# The task
Give the listing again in full, exactly as written.
******
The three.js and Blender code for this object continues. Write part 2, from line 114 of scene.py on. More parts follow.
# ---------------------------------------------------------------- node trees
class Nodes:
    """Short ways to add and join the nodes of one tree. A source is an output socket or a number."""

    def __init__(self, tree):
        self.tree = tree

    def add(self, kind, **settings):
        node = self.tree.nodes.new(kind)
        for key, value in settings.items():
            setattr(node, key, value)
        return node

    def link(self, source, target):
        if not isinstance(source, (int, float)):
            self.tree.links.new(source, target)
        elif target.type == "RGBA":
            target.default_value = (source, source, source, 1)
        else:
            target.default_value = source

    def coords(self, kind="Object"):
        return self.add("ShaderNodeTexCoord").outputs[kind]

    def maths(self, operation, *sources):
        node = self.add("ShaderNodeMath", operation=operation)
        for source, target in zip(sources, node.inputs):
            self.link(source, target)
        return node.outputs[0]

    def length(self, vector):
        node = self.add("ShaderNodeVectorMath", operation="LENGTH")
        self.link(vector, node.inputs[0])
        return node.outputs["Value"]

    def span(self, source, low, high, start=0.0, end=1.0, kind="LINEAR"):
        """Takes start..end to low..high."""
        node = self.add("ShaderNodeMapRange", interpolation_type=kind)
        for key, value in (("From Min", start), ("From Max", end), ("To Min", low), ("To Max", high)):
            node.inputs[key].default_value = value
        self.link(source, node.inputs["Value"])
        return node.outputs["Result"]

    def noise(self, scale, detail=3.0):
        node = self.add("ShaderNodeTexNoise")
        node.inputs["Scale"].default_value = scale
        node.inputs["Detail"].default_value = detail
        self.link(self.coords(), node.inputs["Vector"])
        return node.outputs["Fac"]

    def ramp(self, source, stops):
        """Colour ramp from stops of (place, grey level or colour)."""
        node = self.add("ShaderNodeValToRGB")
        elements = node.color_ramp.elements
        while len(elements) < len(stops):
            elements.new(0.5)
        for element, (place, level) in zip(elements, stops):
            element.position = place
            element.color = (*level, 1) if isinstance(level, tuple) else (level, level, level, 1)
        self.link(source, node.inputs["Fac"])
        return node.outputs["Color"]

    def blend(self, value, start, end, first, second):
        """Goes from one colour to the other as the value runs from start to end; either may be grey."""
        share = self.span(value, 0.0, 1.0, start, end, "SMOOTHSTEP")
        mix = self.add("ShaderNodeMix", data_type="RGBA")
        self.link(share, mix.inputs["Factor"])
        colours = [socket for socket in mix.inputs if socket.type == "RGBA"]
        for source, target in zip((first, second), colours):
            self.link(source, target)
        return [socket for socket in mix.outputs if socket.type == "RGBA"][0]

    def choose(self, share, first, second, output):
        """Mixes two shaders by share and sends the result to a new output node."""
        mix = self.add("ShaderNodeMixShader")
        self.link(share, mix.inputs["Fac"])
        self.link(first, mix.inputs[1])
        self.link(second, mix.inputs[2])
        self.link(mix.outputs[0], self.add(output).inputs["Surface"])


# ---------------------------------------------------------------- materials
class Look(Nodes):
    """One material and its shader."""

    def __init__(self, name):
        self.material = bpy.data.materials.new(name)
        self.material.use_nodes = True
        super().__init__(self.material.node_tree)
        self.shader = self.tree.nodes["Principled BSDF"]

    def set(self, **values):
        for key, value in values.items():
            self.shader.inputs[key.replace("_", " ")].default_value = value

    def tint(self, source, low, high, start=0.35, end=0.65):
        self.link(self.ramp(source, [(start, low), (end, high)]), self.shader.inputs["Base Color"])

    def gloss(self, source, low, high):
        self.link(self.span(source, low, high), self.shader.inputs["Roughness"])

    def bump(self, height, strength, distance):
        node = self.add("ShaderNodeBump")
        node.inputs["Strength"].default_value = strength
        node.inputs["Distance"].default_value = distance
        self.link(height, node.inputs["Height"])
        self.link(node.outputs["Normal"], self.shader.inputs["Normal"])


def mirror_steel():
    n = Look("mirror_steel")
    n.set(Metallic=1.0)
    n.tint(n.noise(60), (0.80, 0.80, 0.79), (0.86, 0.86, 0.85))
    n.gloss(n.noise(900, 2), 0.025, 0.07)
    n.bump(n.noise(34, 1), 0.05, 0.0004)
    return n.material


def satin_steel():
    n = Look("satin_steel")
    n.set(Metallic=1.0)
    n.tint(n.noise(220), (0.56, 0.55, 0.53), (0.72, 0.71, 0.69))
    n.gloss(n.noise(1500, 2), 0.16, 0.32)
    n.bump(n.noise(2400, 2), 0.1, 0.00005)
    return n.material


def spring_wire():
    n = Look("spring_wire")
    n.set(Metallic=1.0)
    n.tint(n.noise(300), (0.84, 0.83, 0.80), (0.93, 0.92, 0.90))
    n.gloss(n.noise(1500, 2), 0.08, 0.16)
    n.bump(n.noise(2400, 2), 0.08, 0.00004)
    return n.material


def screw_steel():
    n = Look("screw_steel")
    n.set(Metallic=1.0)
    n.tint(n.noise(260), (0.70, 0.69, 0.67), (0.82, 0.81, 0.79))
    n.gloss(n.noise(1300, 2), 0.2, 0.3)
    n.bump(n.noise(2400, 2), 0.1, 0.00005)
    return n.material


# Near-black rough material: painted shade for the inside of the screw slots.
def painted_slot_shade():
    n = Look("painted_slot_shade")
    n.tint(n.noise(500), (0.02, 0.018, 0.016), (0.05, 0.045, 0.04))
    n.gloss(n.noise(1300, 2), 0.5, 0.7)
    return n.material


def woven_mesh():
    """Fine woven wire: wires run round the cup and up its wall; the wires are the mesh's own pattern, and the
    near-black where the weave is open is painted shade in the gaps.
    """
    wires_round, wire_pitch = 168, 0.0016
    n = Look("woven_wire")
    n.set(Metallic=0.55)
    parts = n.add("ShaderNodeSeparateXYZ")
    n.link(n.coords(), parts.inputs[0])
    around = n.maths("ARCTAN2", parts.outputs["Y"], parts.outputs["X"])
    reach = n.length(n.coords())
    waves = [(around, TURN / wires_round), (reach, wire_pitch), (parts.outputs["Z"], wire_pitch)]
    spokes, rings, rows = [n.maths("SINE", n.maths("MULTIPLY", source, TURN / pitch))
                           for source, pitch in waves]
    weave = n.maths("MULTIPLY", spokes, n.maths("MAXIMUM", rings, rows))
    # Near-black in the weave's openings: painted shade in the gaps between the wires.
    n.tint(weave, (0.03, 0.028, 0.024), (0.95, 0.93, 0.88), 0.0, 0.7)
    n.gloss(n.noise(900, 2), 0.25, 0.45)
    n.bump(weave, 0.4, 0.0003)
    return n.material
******
# Response for this exercise
The three.js and Blender code for this object continues. Write part 2, from line 114 of scene.py on. More parts follow.
# ---------------------------------------------------------------- node trees
class Nodes:
    """Short ways to add and join the nodes of one tree. A source is an output socket or a number."""

    def __init__(self, tree):
        self.tree = tree

    def add(self, kind, **settings):
        node = self.tree.nodes.new(kind)
        for key, value in settings.items():
            setattr(node, key, value)
        return node

    def link(self, source, target):
        if not isinstance(source, (int, float)):
            self.tree.links.new(source, target)
        elif target.type == "RGBA":
            target.default_value = (source, source, source, 1)
        else:
            target.default_value = source

    def coords(self, kind="Object"):
        return self.add("ShaderNodeTexCoord").outputs[kind]

    def maths(self, operation, *sources):
        node = self.add("ShaderNodeMath", operation=operation)
        for source, target in zip(sources, node.inputs):
            self.link(source, target)
        return node.outputs[0]

    def length(self, vector):
        node = self.add("ShaderNodeVectorMath", operation="LENGTH")
        self.link(vector, node.inputs[0])
        return node.outputs["Value"]

    def span(self, source, low, high, start=0.0, end=1.0, kind="LINEAR"):
        """Takes start..end to low..high."""
        node = self.add("ShaderNodeMapRange", interpolation_type=kind)
        for key, value in (("From Min", start), ("From Max", end), ("To Min", low), ("To Max", high)):
            node.inputs[key].default_value = value
        self.link(source, node.inputs["Value"])
        return node.outputs["Result"]

    def noise(self, scale, detail=3.0):
        node = self.add("ShaderNodeTexNoise")
        node.inputs["Scale"].default_value = scale
        node.inputs["Detail"].default_value = detail
        self.link(self.coords(), node.inputs["Vector"])
        return node.outputs["Fac"]

    def ramp(self, source, stops):
        """Colour ramp from stops of (place, grey level or colour)."""
        node = self.add("ShaderNodeValToRGB")
        elements = node.color_ramp.elements
        while len(elements) < len(stops):
            elements.new(0.5)
        for element, (place, level) in zip(elements, stops):
            element.position = place
            element.color = (*level, 1) if isinstance(level, tuple) else (level, level, level, 1)
        self.link(source, node.inputs["Fac"])
        return node.outputs["Color"]

    def blend(self, value, start, end, first, second):
        """Goes from one colour to the other as the value runs from start to end; either may be grey."""
        share = self.span(value, 0.0, 1.0, start, end, "SMOOTHSTEP")
        mix = self.add("ShaderNodeMix", data_type="RGBA")
        self.link(share, mix.inputs["Factor"])
        colours = [socket for socket in mix.inputs if socket.type == "RGBA"]
        for source, target in zip((first, second), colours):
            self.link(source, target)
        return [socket for socket in mix.outputs if socket.type == "RGBA"][0]

    def choose(self, share, first, second, output):
        """Mixes two shaders by share and sends the result to a new output node."""
        mix = self.add("ShaderNodeMixShader")
        self.link(share, mix.inputs["Fac"])
        self.link(first, mix.inputs[1])
        self.link(second, mix.inputs[2])
        self.link(mix.outputs[0], self.add(output).inputs["Surface"])


# ---------------------------------------------------------------- materials
class Look(Nodes):
    """One material and its shader."""

    def __init__(self, name):
        self.material = bpy.data.materials.new(name)
        self.material.use_nodes = True
        super().__init__(self.material.node_tree)
        self.shader = self.tree.nodes["Principled BSDF"]

    def set(self, **values):
        for key, value in values.items():
            self.shader.inputs[key.replace("_", " ")].default_value = value

    def tint(self, source, low, high, start=0.35, end=0.65):
        self.link(self.ramp(source, [(start, low), (end, high)]), self.shader.inputs["Base Color"])

    def gloss(self, source, low, high):
        self.link(self.span(source, low, high), self.shader.inputs["Roughness"])

    def bump(self, height, strength, distance):
        node = self.add("ShaderNodeBump")
        node.inputs["Strength"].default_value = strength
        node.inputs["Distance"].default_value = distance
        self.link(height, node.inputs["Height"])
        self.link(node.outputs["Normal"], self.shader.inputs["Normal"])


def mirror_steel():
    n = Look("mirror_steel")
    n.set(Metallic=1.0)
    n.tint(n.noise(60), (0.80, 0.80, 0.79), (0.86, 0.86, 0.85))
    n.gloss(n.noise(900, 2), 0.025, 0.07)
    n.bump(n.noise(34, 1), 0.05, 0.0004)
    return n.material


def satin_steel():
    n = Look("satin_steel")
    n.set(Metallic=1.0)
    n.tint(n.noise(220), (0.56, 0.55, 0.53), (0.72, 0.71, 0.69))
    n.gloss(n.noise(1500, 2), 0.16, 0.32)
    n.bump(n.noise(2400, 2), 0.1, 0.00005)
    return n.material


def spring_wire():
    n = Look("spring_wire")
    n.set(Metallic=1.0)
    n.tint(n.noise(300), (0.84, 0.83, 0.80), (0.93, 0.92, 0.90))
    n.gloss(n.noise(1500, 2), 0.08, 0.16)
    n.bump(n.noise(2400, 2), 0.08, 0.00004)
    return n.material


def screw_steel():
    n = Look("screw_steel")
    n.set(Metallic=1.0)
    n.tint(n.noise(260), (0.70, 0.69, 0.67), (0.82, 0.81, 0.79))
    n.gloss(n.noise(1300, 2), 0.2, 0.3)
    n.bump(n.noise(2400, 2), 0.1, 0.00005)
    return n.material


# Near-black rough material: painted shade for the inside of the screw slots.
def painted_slot_shade():
    n = Look("painted_slot_shade")
    n.tint(n.noise(500), (0.02, 0.018, 0.016), (0.05, 0.045, 0.04))
    n.gloss(n.noise(1300, 2), 0.5, 0.7)
    return n.material


def woven_mesh():
    """Fine woven wire: wires run round the cup and up its wall; the wires are the mesh's own pattern, and the
    near-black where the weave is open is painted shade in the gaps.
    """
    wires_round, wire_pitch = 168, 0.0016
    n = Look("woven_wire")
    n.set(Metallic=0.55)
    parts = n.add("ShaderNodeSeparateXYZ")
    n.link(n.coords(), parts.inputs[0])
    around = n.maths("ARCTAN2", parts.outputs["Y"], parts.outputs["X"])
    reach = n.length(n.coords())
    waves = [(around, TURN / wires_round), (reach, wire_pitch), (parts.outputs["Z"], wire_pitch)]
    spokes, rings, rows = [n.maths("SINE", n.maths("MULTIPLY", source, TURN / pitch))
                           for source, pitch in waves]
    weave = n.maths("MULTIPLY", spokes, n.maths("MAXIMUM", rings, rows))
    # Near-black in the weave's openings: painted shade in the gaps between the wires.
    n.tint(weave, (0.03, 0.028, 0.024), (0.95, 0.93, 0.88), 0.0, 0.7)
    n.gloss(n.noise(900, 2), 0.25, 0.45)
    n.bump(weave, 0.4, 0.0003)
    return n.material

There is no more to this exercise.